The solipsism of the paper of record. It never gets touted as a subscription benefit for the Florida Times-Union, but it’s a much more reliable feature than their website. You can always count on it, as a recent column from the paper’s editor Frank Denton indicated.
It started off fine enough, talking about how Lenny Curry and the transition team were preparing to take office at the first of the month, then to submit the budget.
Yep. True.
Then it went off the rails.
“We can only hope they were taking time to read the Times-Union because Thursday’s front page inadvertently presented Curry’s two biggest, and probably most expensive, challenges,” wrote Denton.
He talked about how the paper had an article on the Pension Deal which passed on Friday, of which (spoiler alert) Lenny Curry is acutely aware. I know this because I talked to him right after it passed. He told me it was a “tremendous step” and that his team is turning its focus toward addressing the unfunded liability, which is the issue that trumps all others.
Denton said, about this deal, that “it’s only money.” Really?
It’s cops on the streets, and making sure they have cars that work right and body armor that isn’t end of life. It’s schools, and children in them. It’s the Human Rights Commission, the Libraries, Public Works. The unfunded liability is like the boss in the old Nintendo game. If you don’t slay it, you don’t win. So to say “It’s only money,” well, that’s not particularly deep.
What Denton called “the much tougher challenge” was related to “children in the crime wave” (a problem which is rooted in many things as Denton points out, but at the core of it has been a few years of “flat” budgets). Apparently, this is new to him, but kids as young as 13 are involved in turf wars.
“I hope the Curry team paused at the obvious question of how children, so many children in this town, can suddenly, seemingly overnight, go from basketball, bicycles and games to violence, guns and death.”
I can guarantee you that they are aware of that. I was with Lenny Curry in Grand Park, a couple of weeks before the election, when he talked about the things that happen on those streets. About how he talked to a young man whose best friend was shot in his chest. And the thing is, you don’t go from “games” to “guns” overnight.

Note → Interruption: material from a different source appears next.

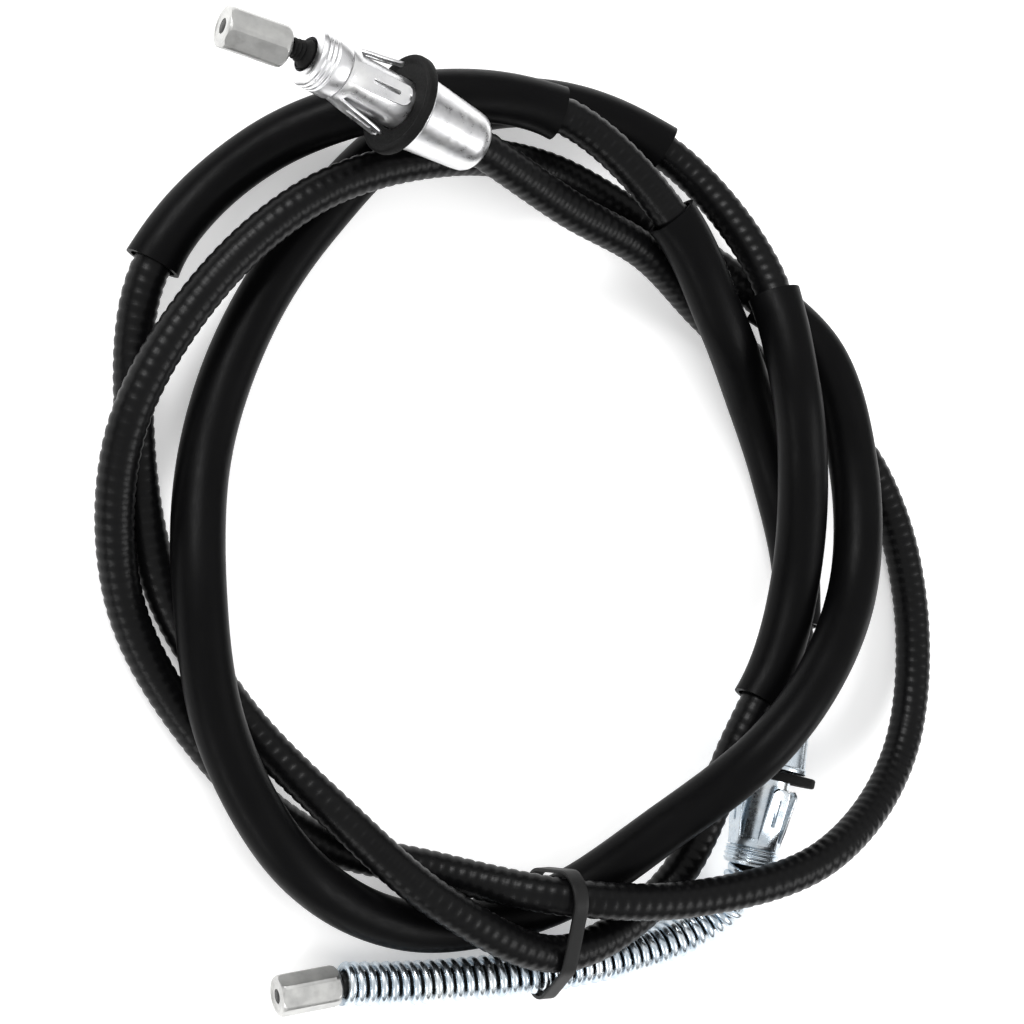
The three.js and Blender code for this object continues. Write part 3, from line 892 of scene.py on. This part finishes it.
def hullOf(points):
    # convex outline of points in a plane
    points = sorted(points)

    def half(ordered):
        chain = []
        for point in ordered:
            while len(chain) > 1:
                (ax, ay), (bx, by) = chain[-2], chain[-1]
                if (bx - ax) * (point[1] - ay) - (by - ay) * (point[0] - ax) > 0:
                    break
                chain.pop()
            chain.append(point)
        return chain[:-1]

    return half(points) + half(points[::-1])


def makeTie():
    ring = []
    for x in (tie["x"] - tie["width"] / 2, tie["x"] + tie["width"] / 2):
        strands = []
        for clock, radius in ((180, conduit["radius"]), (540, sleeves["radius"]), (900, conduit["radius"])):
            centre, slope = strandAt(stretch(clock - tie["search"], clock + tie["search"]), x)
            strands.append((centre, radius / slope))
        centre, slope = strandAt(rearWire[len(rearWire) // 3:], x)
        strands.append((centre, spring["radius"] / slope))
        for centre, radius in strands:
            for step in range(48):
                angle = fullTurn * step / 48
                reach = radius + tie["slack"]
                ring.append((centre.y + reach * math.cos(angle), centre.z + reach * math.sin(angle)))
    hull = [Vector((0, y, z)) for y, z in hullOf(ring)]
    hull.append(hull[0])
    outlinePoints = evenly(hull, 0.0012)[:-1]
    bpy.ops.object.select_all(action="DESELECT")
    bpy.ops.mesh.primitive_circle_add(vertices=len(outlinePoints), radius=0.01, location=(0, 0, 0))
    piece = startPiece("bundleTie")
    for vert, point in zip(piece.data.vertices, outlinePoints):
        vert.co = Vector((tie["x"] - tie["width"] / 2, point.y, point.z)) - outline
    bpy.ops.object.mode_set(mode="EDIT")
    bpy.ops.mesh.select_mode(type="VERT")
    bpy.ops.mesh.select_all(action="SELECT")
    for strip in range(4):
        bpy.ops.mesh.extrude_region_move(TRANSFORM_OT_translate={"value": (tie["width"] / 4, 0, 0)})
    bpy.ops.mesh.select_all(action="SELECT")
    bpy.ops.mesh.normals_make_consistent(inside=False)
    bpy.ops.object.mode_set(mode="OBJECT")
    finishWith(piece, "SOLIDIFY", thickness=tie["thickness"], offset=1)
    roundEdges(piece, 0.0002, 50)
    shade(piece, 40)
    return take(piece, "tie", "tie", "bundle_tie")


tiePiece = makeTie()
print("tie made")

Denton then goes on, after the self-promoting rhetoric, to talk about local initiatives and, tellingly, the Jacksonville Journey: something that Curry talked about at great length while Denton and others were lamenting mailers that his PAC sent out. Curry is an advocate for the Jacksonville Journey. There is a rub though; the programs that are less funded than they used to be have been co-opted and taken over by other aspects of city government, more powerful organizations.
Knowing, as anyone paying attention does, that Curry has committed to the very type of solutions Denton advances, the question is ultimately existential: what is the point of this column.
It is a posture.
It is intended to posit Denton as the voice fighting for those who cannot fight for themselves, which is part of a recent TU rebranding initiative that has to be done, honestly, because the community doesn’t believe that it is done by this or any local paper (if the caustic comment threads are a reliable indicator). Thus, we get recent forays into representing the young people via their “NEXT” series, and the more recent “Learning to talk about the role of women,” which was well-intentioned paternalism of the highest order.
It’s pretty easy to find out what the priorities of the Curry administration are going to be. You can sit in on their budget reviews and find out what Sam Mousa thinks about every single department in the city, if you have the patience to sit through it. Heck, you can read my live blogs of these meetings also, if you can’t find parking. It ain’t hard to tell. Given that the T-U has access advantages that other outlets don’t, why would their editor, of all people, have to advance the mythic narrative that the TU is driving the narrative of what the Curry administration is going to do? Especially when the evidence of what really drives the narrative is pretty much all out there.